On Saturday, the New York Times reported the case of Matt and Noah Colvin, who drove all over Tennessee and Kentucky buying up bottles of hand sanitizer and other antibacterial goods after the first U.S. case of coronavirus was reported earlier this month.
The pair then started selling the items online, with buyers initially paying between $8 and $70 per bottle of hand sanitizer. The profit was “multiples higher than what he had bought them for,” Matt Colvin told the Times.
“It was crazy money,” Colvin told the Times.
But their plan came to a screeching halt when Amazon blocked sellers from price gouging on products related to the pandemic, including face masks, wipes, and hand sanitizers.

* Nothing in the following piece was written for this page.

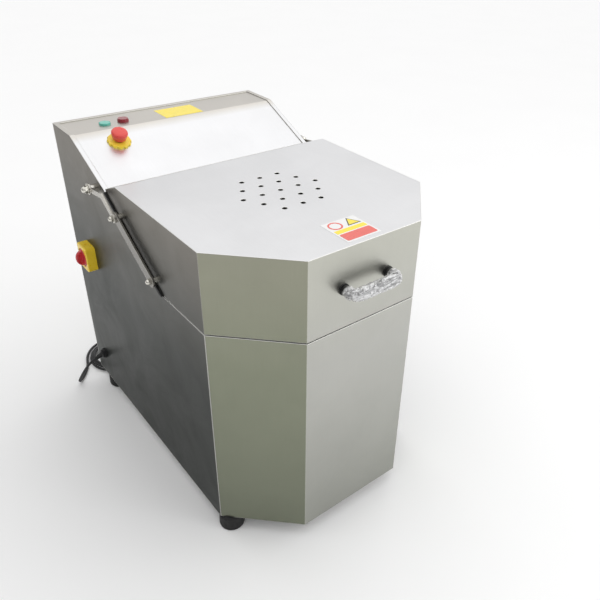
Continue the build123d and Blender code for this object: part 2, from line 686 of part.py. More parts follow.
start_button = push_button(START_PLANE, 5.5)
save(start_button, "start_button")
stop_button = push_button(STOP_PLANE, 8.5)
save(stop_button, "stop_button")

ESTOP_HEAD_R = 20.5
with BuildPart() as estop_collar:
    turned([(11.4, 0), (30, 0), (30, 2.5), (28, 5), (15, 6), (11.4, 6)], ESTOP_PLANE)
    with BuildSketch(ESTOP_PLANE) as scallops:
        with PolarLocations(32.5, 12):
            Circle(5.5)
    extrude(scallops.sketch, amount=12, mode=Mode.SUBTRACT)
save(estop_collar, "estop_collar")

with BuildPart() as estop_stem:
    disc(8, ESTOP_PLANE.offset(-14), 38)
save(estop_stem, "estop_stem")

with BuildPart() as estop_button:
    turned([(8 + CLEAR, 11), (16, 11), (17, 12), (ESTOP_HEAD_R - 1, 22),
            (ESTOP_HEAD_R, 26), (ESTOP_HEAD_R - 0.4, 29), (ESTOP_HEAD_R - 2.5, 32),
            (ESTOP_HEAD_R - 7, 33.6), (0, 34.5), (0, 25), (8 + CLEAR, 25)], ESTOP_PLANE)
save(estop_button, "estop_button")


def contact_block(place, width, depth, bore_r, bore_depth):
    """Switch block under a panel sheet, hollow where the button's stem enters."""
    with BuildSketch(place.offset(-SHEET)) as section:
        RectangleRounded(width, width, 3)
    extrude(section.sketch, amount=-depth)
    disc(bore_r, place.offset(-SHEET), -bore_depth, Mode.SUBTRACT)


with BuildPart() as contact_blocks:
    contact_block(START_PLANE, 30, 48, 8, 22)
    contact_block(STOP_PLANE, 30, 48, 8, 22)
    contact_block(ESTOP_PLANE, 34, 48, 10, 22)
    with BuildSketch(side_plane(-1, *ISOLATOR, x=HALF_W - SHEET)) as block:
        RectangleRounded(50, 54, 3)
    extrude(block.sketch, amount=-45)
save(contact_blocks, "contact_blocks")

ISOLATOR_PLANE = side_plane(-1, *ISOLATOR)
ISOLATOR_DEPTH = 26.0
with BuildPart() as isolator_bezel:
    with BuildSketch(ISOLATOR_PLANE) as section:
        RectangleRounded(62, 72, 9)
    extrude(section.sketch, amount=ISOLATOR_DEPTH)
    fillet(faces().sort_by(Axis.X)[0].edges(), 3)
    disc(26.5, ISOLATOR_PLANE.offset(ISOLATOR_DEPTH - 6), 20, Mode.SUBTRACT)
    disc(5 + CLEAR, ISOLATOR_PLANE.offset(8), 40, Mode.SUBTRACT)
    with Locations((-HALF_W - 11, ISOLATOR[0], ISOLATOR[1] + 36)):
        Box(10, 5, 3, mode=Mode.SUBTRACT)
save(isolator_bezel, "isolator_bezel")

KNOB_PLANE = ISOLATOR_PLANE.offset(ISOLATOR_DEPTH - 5.5)
GRIP_HALF = 22.0            # half the length of the knob's grip
GRIP_REACH = 18.0
GRIP_THICK = 11.0
with BuildPart() as isolator_knob:
    with BuildSketch(Plane(KNOB_PLANE.origin, x_dir=(0, 0, 1), z_dir=(0, 1, 0))) as grip:
        with BuildLine():
            Line((-GRIP_HALF, -3), (GRIP_HALF, -3))
            Line((GRIP_HALF, -3), (GRIP_HALF, -6))
            EllipticalCenterArc((0, -6), GRIP_HALF, GRIP_REACH, 180, arc_size=180)
            Line((-GRIP_HALF, -6), (-GRIP_HALF, -3))
        make_face()
    extrude(grip.sketch, amount=GRIP_THICK / 2, both=True)
    fillet(edges().filter_by(GeomType.ELLIPSE), 3)
    disc(5, KNOB_PLANE, -11)
    turned([(0, 0), (24.5, 0), (24.5, 4), (22, 7), (0, 7)], KNOB_PLANE)
save(isolator_knob, "isolator_knob")

with BuildPart() as rating_label:
    with Locations((21, 375.5, STRIP_Z + 0.2)):
        Box(112, 79, 0.4)
save(rating_label, "rating_label")

# ---------------------------------------------------------------- power cord
GLAND_PLANE = side_plane(-1, *GLAND)
RELIEF_DIRECTION = Vector(-0.85, 0.18, -0.5).normalized()
RELIEF_PLANE = Plane((-HALF_W - 11, *GLAND), z_dir=RELIEF_DIRECTION)
RELIEF_LENGTH = 24.0
with BuildPart() as cable_gland:
    disc(9.9, GLAND_PLANE.offset(-SHEET - 8), SHEET + 8)
    hexagon(27, GLAND_PLANE, 6)
    turned([(0, 6), (13, 6), (13, 11), (10, 14), (0, 14)], GLAND_PLANE)
    hexagon(26, GLAND_PLANE.offset(-SHEET - 6), 6)
save(cable_gland, "cable_gland")

with BuildPart() as strain_relief:
    turned([(0, 0), (7.5, 0), (7.5, 5), (5.5, RELIEF_LENGTH), (0, RELIEF_LENGTH)], RELIEF_PLANE)
save(strain_relief, "strain_relief")

CORD_EXIT = RELIEF_PLANE.origin + RELIEF_DIRECTION * RELIEF_LENGTH
CORD_ROUTE = [
    CORD_EXIT, CORD_EXIT + RELIEF_DIRECTION * 22, (-361, 400, 90), (-370, 412, 67),
    (-377, 428, 40), (-379, 442, 19), (-371, 457, 7), (-354, 476, 5), (-336, 500, 5),
    (-322, 526, 5),
]


def corner_radii(route):
    """Largest smooth arc at each inner point: 0.45 of the shorter run over tan(half the turn)."""
    points = [Vector(*p) for p in route]
    radii = []
    for before, here, after in zip(points, points[1:], points[2:]):
        turn = (here - before).get_angle(after - here)
        shorter = min((here - before).length, (after - here).length)
        radii.append(0.45 * shorter / tan(radians(turn / 2)))
    return radii


cord_radii = corner_radii(CORD_ROUTE)
print("cord bend radii:", [round(r, 1) for r in cord_radii])
with BuildPart() as power_cord:
    with BuildLine() as path:
        FilletPolyline(*CORD_ROUTE, radius=cord_radii)
    with BuildSketch(Plane(path.line @ 0, z_dir=path.line % 0)) as section:
        Circle(CORD_D / 2)
    sweep(section.sketch, path=path.line)
route_length = sum(edge.length for edge in path.edges())
print("cord tube length:", round(route_length, 1),
      "volume ratio:", round(power_cord.part.volume / (section.sketch.area * route_length), 4))
save(power_cord, "power_cord")

with BuildPart() as cord_coil:
    turned([(COIL_INNER_R, 1), (COIL_OUTER_R - 4, 1), (COIL_OUTER_R, 5), (COIL_OUTER_R, 16),
            (COIL_OUTER_R - 12, 26), (COIL_INNER_R + 10, 26), (COIL_INNER_R, 16)],
           level(0, *COIL_CENTRE))
save(cord_coil, "cord_coil")

PLUG_Y = COIL_CENTRE[1] + 84
PLUG_X = COIL_CENTRE[0] + 60
PLUG_PLANE = Plane((PLUG_X, PLUG_Y, 17), x_dir=(0, 1, 0), z_dir=(1, 0, 0))
with BuildPart() as mains_plug:
    turned([(0, 0), (5.5, 0), (8, 24), (0, 24)], PLUG_PLANE)
    with BuildSketch(PLUG_PLANE.offset(22)) as back_face:
        RectangleRounded(24, 20, 7)
    with BuildSketch(PLUG_PLANE.offset(44)) as front_face:
        RectangleRounded(42, 32, 10)
    loft([back_face.sketch.faces()[0], front_face.sketch.faces()[0]])
    with BuildSketch(PLUG_PLANE.offset(44)) as flange:
        RectangleRounded(42, 32, 10)
    extrude(flange.sketch, amount=12)
    with BuildSketch(PLUG_PLANE.offset(56)) as pins:
        with Locations((0, 8)):
            Rectangle(6.2, 2)
        with Locations((-8, -4)):
            Rectangle(2, 6.2, rotation=-30)
        with Locations((8, -4)):
            Rectangle(2, 6.2, rotation=30)
    extrude(pins.sketch, amount=18)
save(mains_plug, "mains_plug")
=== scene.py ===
import math

import bmesh
import bpy
from mathutils import Matrix, Vector, noise


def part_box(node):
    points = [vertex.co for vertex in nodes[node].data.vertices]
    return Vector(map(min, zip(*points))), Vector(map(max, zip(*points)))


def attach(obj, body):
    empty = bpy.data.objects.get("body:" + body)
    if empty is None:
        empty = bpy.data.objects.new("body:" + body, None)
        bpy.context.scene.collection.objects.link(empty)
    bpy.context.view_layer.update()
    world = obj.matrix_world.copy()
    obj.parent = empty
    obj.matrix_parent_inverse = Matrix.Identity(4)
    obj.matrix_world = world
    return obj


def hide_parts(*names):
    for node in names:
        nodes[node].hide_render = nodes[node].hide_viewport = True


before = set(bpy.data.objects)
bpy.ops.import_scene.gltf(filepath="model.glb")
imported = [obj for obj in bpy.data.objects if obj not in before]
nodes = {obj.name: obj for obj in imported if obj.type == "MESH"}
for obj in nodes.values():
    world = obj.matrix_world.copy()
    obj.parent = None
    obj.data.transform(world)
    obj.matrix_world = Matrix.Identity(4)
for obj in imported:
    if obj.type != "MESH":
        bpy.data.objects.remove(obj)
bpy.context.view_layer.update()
scene = bpy.context.scene

# ---------------------------------------------------------------- camera
# The viewer stands off the front left corner and looks down at the machine.
YAW, PITCH, ROLL = 0.7069, 0.5549, 0.0396
forward = Vector((math.sin(YAW) * math.cos(PITCH), math.cos(YAW) * math.cos(PITCH),
                  -math.sin(PITCH)))
level_right = Vector((math.cos(YAW), -math.sin(YAW), 0))
level_up = level_right.cross(forward)
right = level_right * math.cos(ROLL) + level_up * math.sin(ROLL)
up = level_up * math.cos(ROLL) - level_right * math.sin(ROLL)
camera_data = bpy.data.cameras.new("camera")
camera_data.sensor_width = 36
camera_data.lens = 38.483
camera_data.shift_x = -0.06055
camera_data.shift_y = -0.02097
camera_data.clip_end = 100
camera = bpy.data.objects.new("camera", camera_data)
scene.collection.objects.link(camera)
camera.matrix_world = Matrix((
    (right.x, up.x, -forward.x, -0.7832),
    (right.y, up.y, -forward.y, -1.2764),
    (right.z, up.z, -forward.z, 1.3822),
    (0, 0, 0, 1),
))
scene.camera = camera
scene.view_settings.view_transform = "Standard"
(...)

eBay also took measures to prohibit sales in the U.S. of sanitizer and masks.
The brothers now have a garage full of 17,700 bottles of sanitizer.
“It’s been a huge amount of whiplash,” Matt Colvin told the Times. “From being in a situation where what I’ve got coming and going could potentially put my family in a really good place financially to ‘what the heck am I going to do with all of this?’”
Colvin rationalized his efforts by saying he was helping sends supplies to where they were most needed.
Others saw things differently. On social media, their story prompted outrage.
“A mob should go to his garage, take the stuff, and deliver it to hospitals,” one Twitter user wrote.
After the story published, Colvin said he was looking into ways to donate the supplies.
Matt told me he was working with his local church to donate the supplies. The AG's office said investigators looked into the church and it's legitimate.
But it now seems those plans are on hold.
We've updated our story:https://t.co/YPeXEot79a
— Jack Nicas (@jacknicas) March 15, 2020
The government also took notice. On Saturday, the Tennessee Attorney General launched an investigation into the Colvin brothers, dispatching investigators to their homes and issuing a cease-and-desist letter alleging possible deceptive or unfair trade practices.